Just for more intuition building I'll show some other ways to get this kind of curve :

squareinv(t) = 1 - (1-t)^2 stopping(t) = hermitelerp( hermitelerp( squareinv(t) ) )Each time you pass through hermitelerp it makes the ends slower and the mid faster, so doing it twice exaggerates that. squareinv skews the shape over to the left. So we make a shape with really flat ends and a steep middle, then we skew the whole thing to the left and that's the kind of stopping curve we want.

stopping(t) = squareinv( hermitelerp( squareinv(t) ) )Similar, but the squareinv on the outside takes the shape and skews it upwards. Of course the squares could be cubes to be more extreme, or the squares could be lerped with identities to make them less extreme.

BTW it's a pet peeve of mine when people use physics terms to try to justify something totally hacky, especially when they get it wrong. There's absolutely nothing wrong with being unphysical and just saying "this function looks good". Herf says his "stopping" is based on physical friction; in fact he is not modeling "friction", he's modeling linear drag. Friction is not velocity dependent, it's a constant force (proportional to the normal force, which is proportional to mass in the normal case). Linear drag is a decceleration proportional to your velocity which produces the exponential slowing. Linear drag is the easiest diffeq anyone can solve : a = -k v.
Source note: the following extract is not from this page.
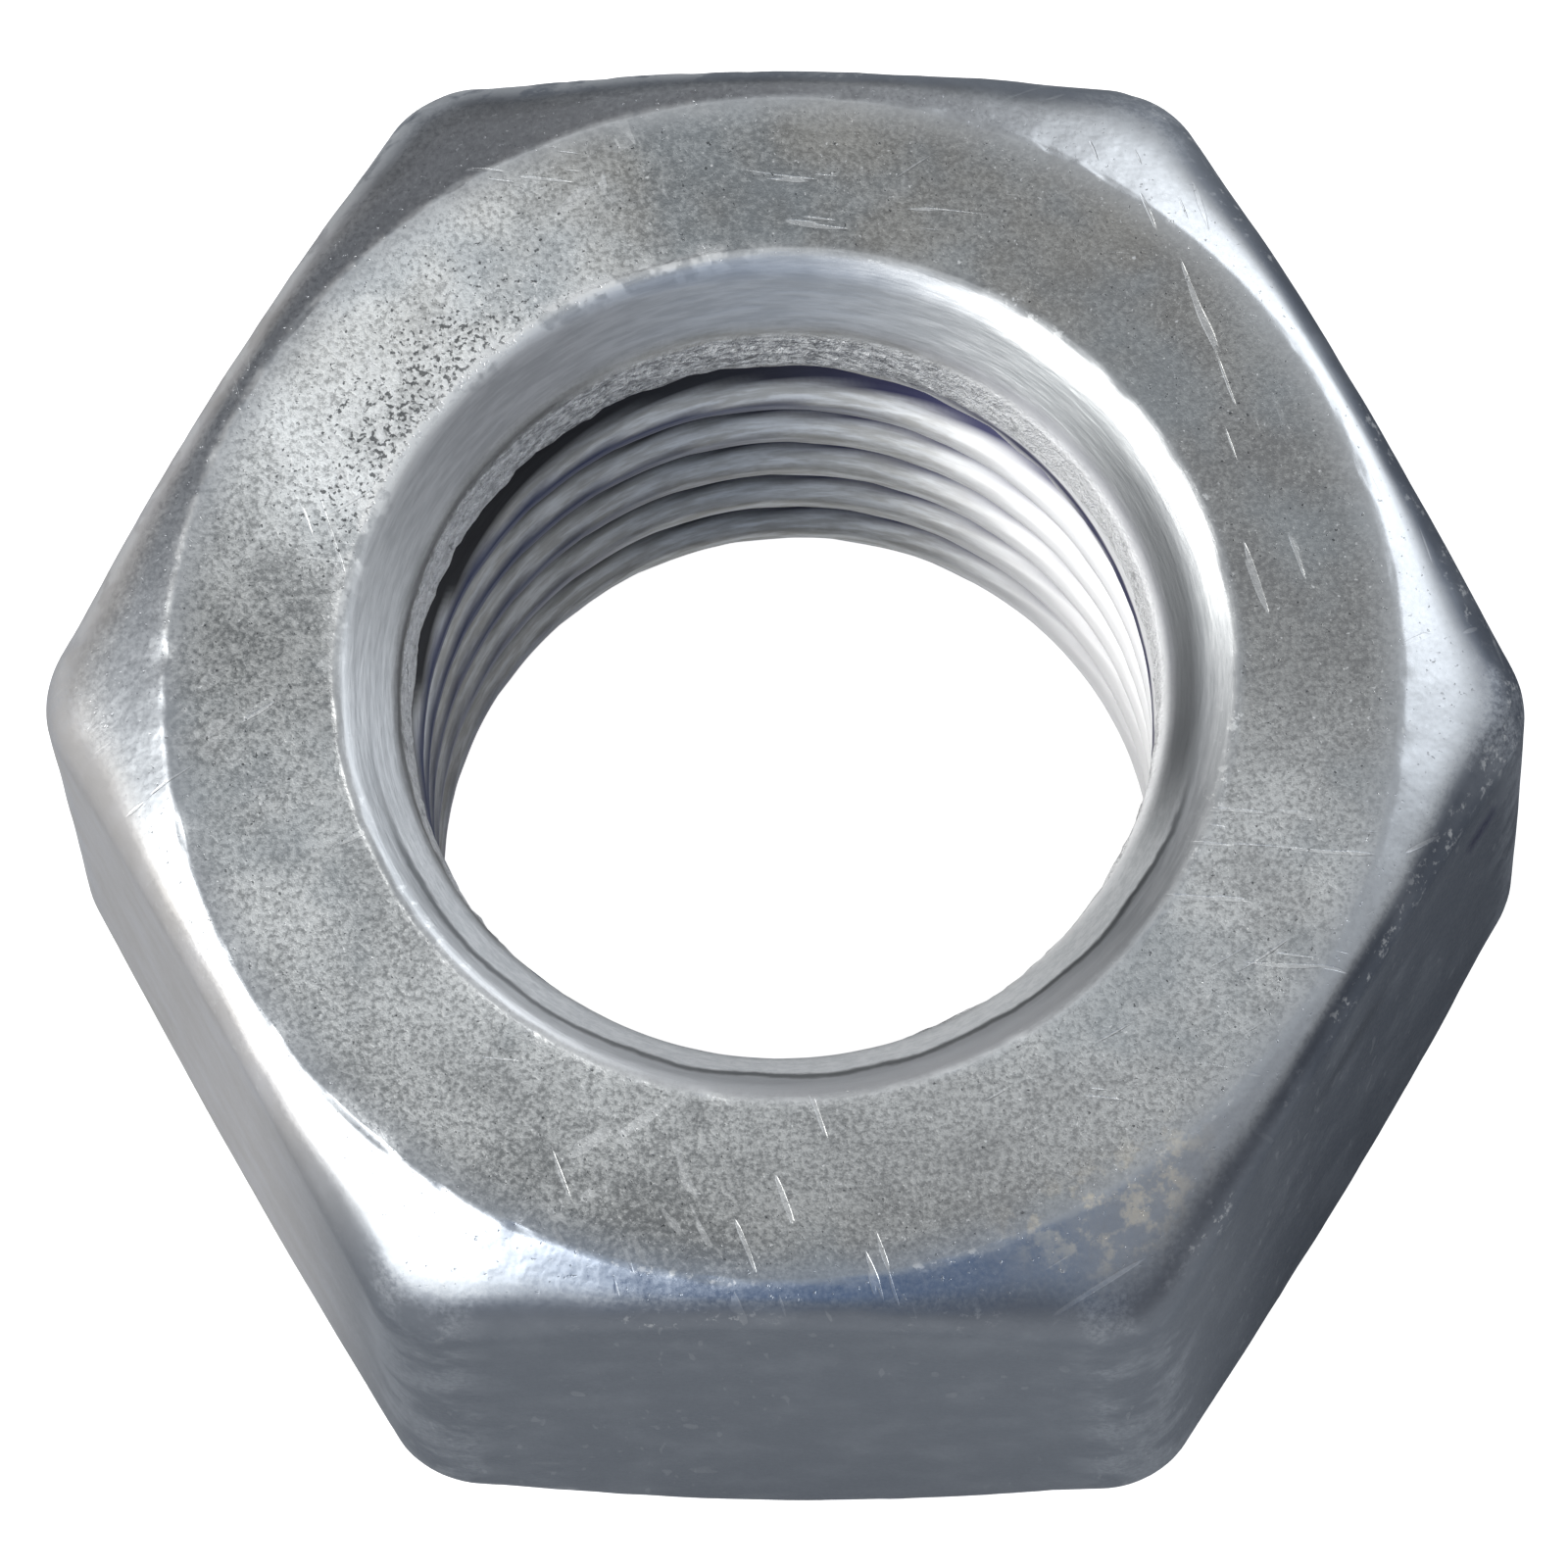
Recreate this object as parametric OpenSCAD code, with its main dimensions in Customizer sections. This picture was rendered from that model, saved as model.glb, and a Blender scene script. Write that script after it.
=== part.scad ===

While I'm ranting let me also note that linear drag is not what you usually see in nature. Drag in the air is mostly quadratic drag. That is a = - k v^2. You do see linear drag in the water at low speeds when you have laminar flow. BTW this is why the shape of boat hulls is really crucial - it's not just like a 10% change, it's the difference between laminar and turbulent flow, which changes your drag from linear to quadratic, which is like 1000X difference for fast boats. (it's actually way more complicated than this but that's the rough idea).